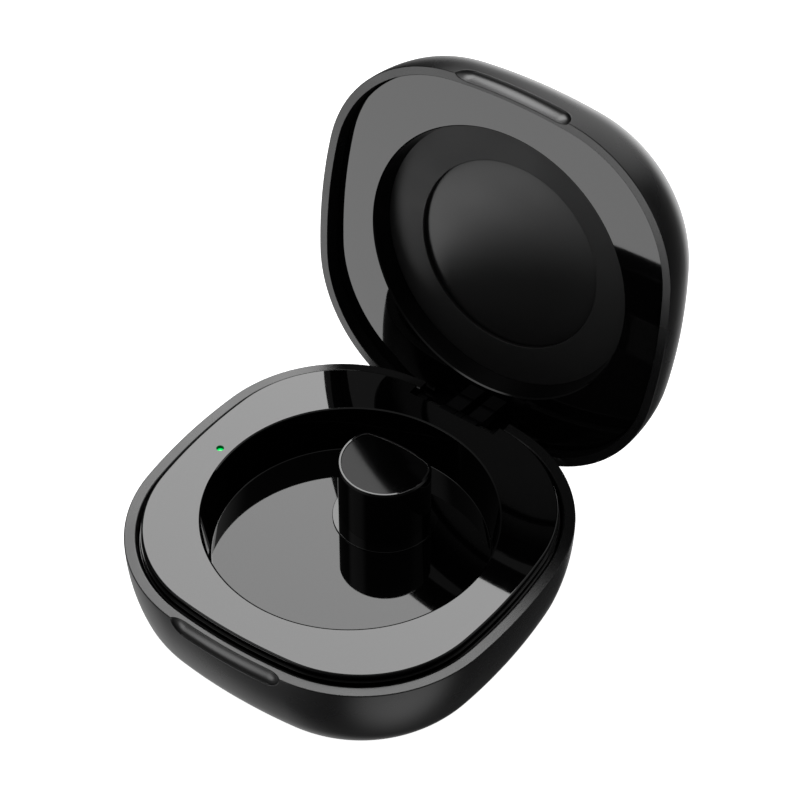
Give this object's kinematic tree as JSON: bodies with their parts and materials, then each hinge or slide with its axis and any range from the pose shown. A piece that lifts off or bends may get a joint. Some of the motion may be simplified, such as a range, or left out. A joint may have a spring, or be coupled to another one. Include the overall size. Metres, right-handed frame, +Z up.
{
  "type": "hinged charging case",
  "caption": "Pocket charging case with a rounded-square clamshell, a hinged lid, a glossy tray, a round well and a D-shaped charging post for a small wearable.",
  "frame": {"origin": "centre of the flat face that the case rests on, under the middle of the well", "axes": "+Z up; +Y towards the hinge, so -Y is the front with the thumb notch; +X along the hinge pin, to the right seen from the front. The lid is at rest fully open."},
  "size_m": [0.06, 0.0802, 0.0706],
  "materials": {
    "soft_touch": "matte soft-touch black, fine grain",
    "gloss_black": "polished piano black",
    "lining": "matte black moulding",
    "pad": "soft grained black pad",
    "lens": "clear green-tinted light pipe",
    "led": "small white LED body",
    "board": "green solder mask",
    "chip": "matte black mould compound",
    "cell": "satin pouch foil",
    "foam": "open-cell black foam",
    "copper": "enamelled copper wire",
    "ferrite": "sintered dark grey ferrite",
    "flex": "amber polyimide",
    "steel": "satin steel",
    "magnet": "bright nickel plate",
    "hinge_metal": "black coated die-cast metal",
    "nylon": "natural nylon"
  },
  "bodies": {
    "base": {"base_shell": "soft_touch", "cradle_tray": "gloss_black", "well_floor": "gloss_black", "charging_post": "gloss_black", "post_cap": "gloss_black", "status_lens": "lens", "status_led": "led", "main_board": "board", "board_chips": "chip", "battery_cell": "cell", "battery_foam": "foam", "charge_coil": "copper", "coil_core": "ferrite", "coil_flex": "flex", "usb_socket": "steel", "hall_sensor": "chip", "base_magnets": "magnet", "hinge_bracket": "hinge_metal", "hinge_pin": "steel", "hinge_bushes": "nylon", "bracket_screws": "steel", "board_screws": "steel"},
    "lid": {"lid_shell": "soft_touch", "lid_panel": "gloss_black", "lid_recess": "lining", "lid_pad": "pad", "lid_magnets": "magnet", "hall_magnet": "magnet", "lid_arm": "hinge_metal", "lid_arm_screws": "steel"}
  },
  "joints": [
    {"name": "lid_hinge", "type": "hinge", "parent": "base", "child": "lid", "pos_m": [0, 0.0269, 0.0153], "axis": [1, 0, 0], "range_deg": [0, 99]}
  ]
}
^^^^
» Required task
Every line of the listing that holds "bodies" should be found and copied.

» Complete answer
Give this object's kinematic tree as JSON: bodies with their parts and materials, then each hinge or slide with its axis and any range from the pose shown. A piece that lifts off or bends may get a joint. Some of the motion may be simplified, such as a range, or left out. A joint may have a spring, or be coupled to another one. Include the overall size. Metres, right-handed frame, +Z up.
  "bodies": {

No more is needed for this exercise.